Les stratégies individuelles ne suffisent pas et les politiques ne font rien.
"Les responsables politiques sont réduits à gérer la réalité, ils n’ont plus la capacité de l’orienter. La complexité est devenue trop grande. Ils sont en perpétuelle adaptation. Certains s’obstinent pourtant à essayer d’obtenir des résultats. D’autres rendent les armes et se concentrent sur ce qui est atteignable : garder le pouvoir. Pour cela, ils orientent leurs politiques en fonction des enquêtes d’opinion et des opportunités."
"Le pouvoir n’est plus vraiment entre les mains de ceux qui prétendent le détenir et monopolisent l’attention lors des spectacles électoraux."
Ce qu'il propose, c'est une coopération entre les citoyens et les élus :
"Pour engager des transformations politiques d’envergure, les citoyens ont besoin de responsables politiques courageux, qui ont eux-mêmes besoin de citoyens par millions pour les soutenir. Derrière chaque belle histoire de responsables politiques qui engagent des mutations démocratiques, écologiques ou sociales, on trouve des stratégies de coopération."

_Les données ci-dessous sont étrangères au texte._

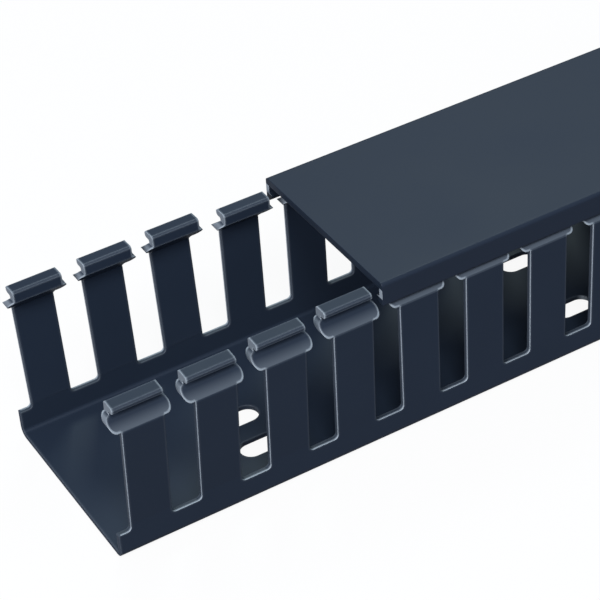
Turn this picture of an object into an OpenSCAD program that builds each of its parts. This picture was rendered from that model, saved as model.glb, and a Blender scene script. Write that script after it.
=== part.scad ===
/* [Channel] */
// stock length of the channel
length = 1000; // [200:20:2000]
// width over the outer wall faces
width = 57.6; // [30:0.1:120]
// thickness of the slotted walls
wall = 1.5; // [1:0.1:3]
// thickness of the floor
floor_t = 1.4; // [1:0.1:4]
// outer radius where the floor turns into a wall
corner_r = 2.6; // [1:0.1:6]
// radius between floor and wall on the inside
inner_r = 1; // [0.2:0.1:4]

/* [Wall slots] */
// distance from one slot to the next
pitch = 20; // [14:0.5:40]
// clear width of a slot between two fingers
slot_w = 8.6; // [7:0.1:14]
// height of the slot bottom above the underside
slot_floor = 8; // [5:0.1:20]
// radius in the two lower corners of a slot
slot_r = 1.2; // [0.4:0.1:3]
// centre of the first whole slot from the cut end
first_slot = 19.3; // [8:0.1:40]

/* [Finger heads] */
// height of the flat top of the heads
head_top = 48.4; // [30:0.1:100]
// height of a head from its foot on the wall to its top
head_h = 8.5; // [8:0.1:12]
// how far the heads reach inwards from the outer wall face
head_in = 6.5; // [6:0.1:12]
// height of a head's round shoulders below its top
shoulder = 4.7; // [4.5:0.1:5.5]
// radius of the round shoulders
shoulder_r = 1.8; // [1:0.1:2]
// gap between two heads at their shoulders
mouth_w = 3.4; // [2:0.1:4]
// gap between two heads at their top
mouth_top_w = 6.2; // [4:0.1:8]
// outward lean of the free fingers of the near wall from the cut end on, in degrees
lean_near = [4.4, 4.6, 3.2, 1.6]; // [0:0.1:8]
// outward lean of the free fingers of the far wall from the cut end on, in degrees
lean_far = [3.7, 3.5, 4, 0.3]; // [0:0.1:8]

/* [Floor slots] */
// width of a mounting slot
mount_w = 6.6; // [3:0.1:9]
// length of a mounting slot over its round ends
mount_len = 12.4; // [10:0.1:30]
// distance of the side rows from the centre line
mount_side = 12.7; // [10:0.1:40]
// first row of mounting slots from the cut end
mount_first = 49.5; // [20:0.5:100]
// distance from one row of mounting slots to the next
mount_pitch = 100; // [40:5:300]

/* [Cover] */
// thickness of the cover plate
cover_t = 2; // [0.8:0.1:3]
// thickness of the cover flanges
flange_t = 1.5; // [0.8:0.1:3]
// height of a flange from its lower edge to the top of the cover
flange_h = 6.7; // [6.5:0.1:12]
// how far the hooks reach inwards from the flanges
hook = 1.4; // [0.8:0.1:2]
// outer radius of the two long edges
edge_r = 1; // [0.4:0.1:3]
// how far the cover stands inside the outer wall faces
cover_inset = 0.3; // [0.1:0.1:2]
// clearance between the heads and the cover
play = 0.4; // [0.1:0.1:1]
// distance from the cut end of the channel to the cover
setback = 78.7; // [0:0.1:500]

/* [Hidden] */
$fn = 64;
half = width / 2;
x_end = -length / 2;
slots = floor(length / pitch) + 1;
// number of fingers that end before the cover begins
free_fingers = floor((setback + mouth_w / 2 - first_slot) / pitch) + 1;
// height up to which both walls are upright, just above the round corners of the slots
lift = slot_floor + slot_r + 1;
// height at which the free fingers start to lean
hinge = lift - 0.1;
// how far the slot cuts run past the walls, so that they take in the leaning heads
past = 10;
// lip of a head, which the hook of the cover reaches under
lip_in = cover_inset + flange_t + play;
groove_in = lip_in + hook + play * 2;
cover_top = head_top + play + cover_t;

// middle of slot k, where 1 is the first whole one
function slot_x(k) = x_end + first_slot + (k - 1) * pitch;

// lean of free finger k, counted from the cut end, where the last angle also serves what follows
function lean(angles, k) = angles[min(k, len(angles)) - 1];

// floor with two rounded corners and the plain lower part of both walls
module channel_2d() {
    difference() {
        union() {
            translate([-half + corner_r, 0]) square([width - 2 * corner_r, lift]);
            translate([-half, corner_r]) square([width, lift - corner_r]);
            for (s = [-1, 1]) translate([s * (half - corner_r), corner_r]) circle(r = corner_r);
        }
        translate([-half + wall, floor_t + inner_r]) square([width - 2 * wall, lift]);
        translate([-half + wall + inner_r, floor_t]) square([width - 2 * (wall + inner_r), lift]);
        for (s = [-1, 1]) translate([s * (half - wall - inner_r), floor_t + inner_r])
            circle(r = inner_r);
    }
}

// section of one finger with its head, outer face on x = 0 and growing inwards
module finger_2d() {
    h = head_top;
    foot = lift - 0.6;
    translate([0, foot]) square([wall, h - head_h - foot]);
    polygon([
        [0, h - head_h - 1], [0, h - 6.7], [0.15, h - 6.2], [0.5, h - 5.8], [groove_in - 0.8, h - 3.5],
        [groove_in, h - 2.6], [groove_in - 0.3, h - 1.9], [lip_in + 0.5, h - 1.8],
        [lip_in, h - 1.4], [lip_in, h - 0.5], [lip_in + 0.5, h], [head_in - 0.5, h],
        [head_in, h - 0.5], [head_in, h - 3.4], [wall, h - head_h + 0.5], [wall, h - head_h - 1]
    ]);
}

// outline of a slot, centred on x = 0: two rounded lower corners, and above them the mouth between
// the round shoulders of two heads
module slot_2d() {
    w = slot_w / 2;
    low = slot_floor + slot_r;
    middle = head_top - shoulder;
    translate([-w + slot_r, slot_floor]) square([slot_w - 2 * slot_r, slot_r + 1]);
    for (s = [-1, 1]) translate([s * (w - slot_r), low]) circle(r = slot_r);
    translate([-w, low]) square([slot_w, middle - shoulder_r - low]);
    difference() {
        translate([-mouth_top_w / 2, low + 1]) square([mouth_top_w, head_top + 5 - low]);
        for (s = [-1, 1]) translate([s * (mouth_w / 2 + shoulder_r), middle]) circle(r = shoulder_r);
    }
}

// upright wall above the channel, before the slots are cut
module straight_blank() {
    from = slot_x(free_fingers) + mouth_w / 4;
    translate([from, 0, 0]) rotate([90, 0, 90]) linear_extrude(length / 2 - from) finger_2d();
}

// piece of wall for free finger k, leaning outwards from its foot, before the slots are cut
module leaning_blank(k, angle) {
    from = max(slot_x(k - 1) + mouth_w / 4, x_end);
    translate([0, wall, hinge]) rotate([angle, 0, 0]) translate([from, -wall, -hinge])
        rotate([90, 0, 90]) linear_extrude(slot_x(k) - mouth_w / 4 - from) finger_2d();
}

// upper part of a wall whose free fingers lean by the given angles
module wall_blank(angles) {
    translate([0, -half, 0]) {
        straight_blank();
        for (k = [1 : free_fingers]) leaning_blank(k, lean(angles, k));
    }
}

module mount_slot() {
    for (s = [-1, 1]) translate([s * (mount_len - mount_w) / 2, 0, -1])
        cylinder(d = mount_w, h = floor_t + 2);
    translate([0, 0, floor_t / 2])
        cube([mount_len - mount_w, mount_w, floor_t + 2], center = true);
}

// rows of mounting slots, three and two in turn
module mount_slots() {
    for (r = [0 : floor((length - mount_first) / mount_pitch)])
        translate([x_end + mount_first + r * mount_pitch, 0, 0]) {
            for (s = [-1, 1]) translate([0, s * mount_side, 0]) mount_slot();
            if (r % 2 == 0) mount_slot();
        }
}

module duct_base() {
    color([0.2, 0.24, 0.29]) difference() {
        union() {
            translate([x_end, 0, 0]) rotate([90, 0, 90]) linear_extrude(length) channel_2d();
            wall_blank(lean_near);
            mirror([0, 1, 0]) wall_blank(lean_far);
        }
        for (k = [0 : slots]) translate([slot_x(k), half + past, 0])
            rotate([90, 0, 0]) linear_extrude(width + 2 * past) slot_2d();
        mount_slots();
    }
}

// section of the cover: plate, two flanges and an inward hook on each
module cover_2d() {
    ch = half - cover_inset;
    low = cover_top - flange_h;
    tip = ch - flange_t - hook;
    translate([-ch + edge_r, cover_top - cover_t]) square([2 * (ch - edge_r), cover_t]);
    for (m = [0, 1]) mirror([m, 0]) {
        translate([ch - edge_r, cover_top - edge_r]) circle(r = edge_r);
        translate([ch - flange_t, low]) square([flange_t, flange_h - edge_r]);
        polygon([
            [tip, low + 1.4], [tip + hook + 0.1, low], [tip + hook + 0.1, low + 2.5], [tip, low + 1.9]
        ]);
    }
}

module cover() {
    color([0.24, 0.28, 0.33]) translate([x_end + setback, 0, 0])
        rotate([90, 0, 90]) linear_extrude(length - setback) cover_2d();
}

duct_base();
cover();
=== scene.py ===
# %% [markdown]
# # A slotted wire duct with its cover pushed back
#
# The duct is a dark grey plastic channel. It is extruded in one piece, and its walls and floor are
# punched afterwards, which leaves two combs of fingers. A flat cover, extruded as well, clips over
# the fingers' heads. Both pieces come from the CAD frame at their real size, and their meshes are
# right as they are. So this scene adds no shape: it gives them their finish, the light and the camera.

# %% Load the frame
import math

import bmesh
import bpy
from mathutils import Matrix, Vector


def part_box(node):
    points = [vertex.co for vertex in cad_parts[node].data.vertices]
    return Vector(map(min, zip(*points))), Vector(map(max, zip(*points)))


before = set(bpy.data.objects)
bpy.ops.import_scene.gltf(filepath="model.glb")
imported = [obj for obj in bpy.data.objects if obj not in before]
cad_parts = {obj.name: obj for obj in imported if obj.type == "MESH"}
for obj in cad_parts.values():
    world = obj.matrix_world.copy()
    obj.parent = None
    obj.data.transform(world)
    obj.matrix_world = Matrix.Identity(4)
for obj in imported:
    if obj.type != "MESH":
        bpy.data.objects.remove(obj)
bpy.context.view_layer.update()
MM = 0.001
print("nodes:", sorted(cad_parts))

# %% [markdown]
# ## The camera
#
# The photograph looks down along the duct from in front of its cut end. The lens is long, so the two
# walls look nearly parallel. A camera can be moved by hand until the picture fits, but on such a long
# piece a fit by eye drifts. Here its place, its turn and the lens were worked out from the even steps
# of the slots. The turn is a rotation vector: its direction is the axis, and its length is the angle.

# %% The camera at the photograph's place
CAMERA_PLACE = Vector((-0.6522, -0.4100, 0.3969))
CAMERA_TURN = Vector((2.1548, -0.6315, 0.2314))
FOCAL_PX = 2283.26
FRAME_PX = 600
SENSOR = 36.0
NEAREST, FARTHEST = 0.05, 20.0


def make_camera():
    # the rows of the turn are the picture's right, down and ahead
    turn = Matrix.Rotation(CAMERA_TURN.length, 3, CAMERA_TURN.normalized())
    right, down, ahead = turn[0], turn[1], turn[2]
    data = bpy.data.cameras.new("camera")
    data.sensor_width = SENSOR
    data.lens = SENSOR * FOCAL_PX / FRAME_PX
    data.clip_start, data.clip_end = NEAREST, FARTHEST
    camera = bpy.data.objects.new("camera", data)
    bpy.context.scene.collection.objects.link(camera)
    basis = Matrix((right, -down, -ahead)).transposed()
    camera.matrix_world = Matrix.Translation(CAMERA_PLACE) @ basis.to_4x4()
    bpy.context.scene.camera = camera
    return camera


camera = make_camera()
print("lens:", round(camera.data.lens, 1), "mm, height over the floor:", round(CAMERA_PLACE.z, 3), "m")

# %% [markdown]
# ## Short calls for nodes
#
# Floor, world and plastic are all node trees. They could be clicked together in the editor, but a
# script can be read, changed and run again. Each node takes several lines, so a small helper adds a
# node and feeds its sockets in one call. Another node's output is linked to the socket, and a plain
# number or colour is set on the socket itself.


# %% A helper that adds nodes and feeds them
class Wiring:
    def __init__(self, tree):
        self.tree = tree

    # links another node's output, or sets a plain value
    def feed(self, socket, value):
        if isinstance(value, bpy.types.NodeSocket):
            self.tree.links.new(value, socket)
        else:
            socket.default_value = value

    # settings come first, because some of them decide which sockets a node has
    def add(self, kind, inputs, **settings):
        node = self.tree.nodes.new("ShaderNode" + kind)
        for name, value in settings.items():
            setattr(node, name, value)
        for key, value in inputs.items():
            self.feed(node.inputs[key], value)
        return node

    def math(self, operation, *values):
        return self.add("Math", dict(enumerate(values)), operation=operation).outputs[0]

    def blend(self, share, first, second):
        mix = self.add("Mix", {"Factor": share, "A": first, "B": second}, data_type="RGBA")
        return mix.outputs["Result"]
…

Le mécanisme des "récits" est parfaitement expliqué : comment nos croyances, notre éducation, notre culture, mettent en place des constructions mentales qui nous conditionnent et nous empêchent de penser autrement. Il faudra être suffisamment nombreux à vouloir construire de nouveaux récits, de nouvelles histoires pour qu'ils deviennent une nouvelle norme !
"L’ensemble de nos constructions individuelles et collectives est une succession de fictions, de croyances qui ont évolué au fil des siècles et bouleversé notre perception du monde."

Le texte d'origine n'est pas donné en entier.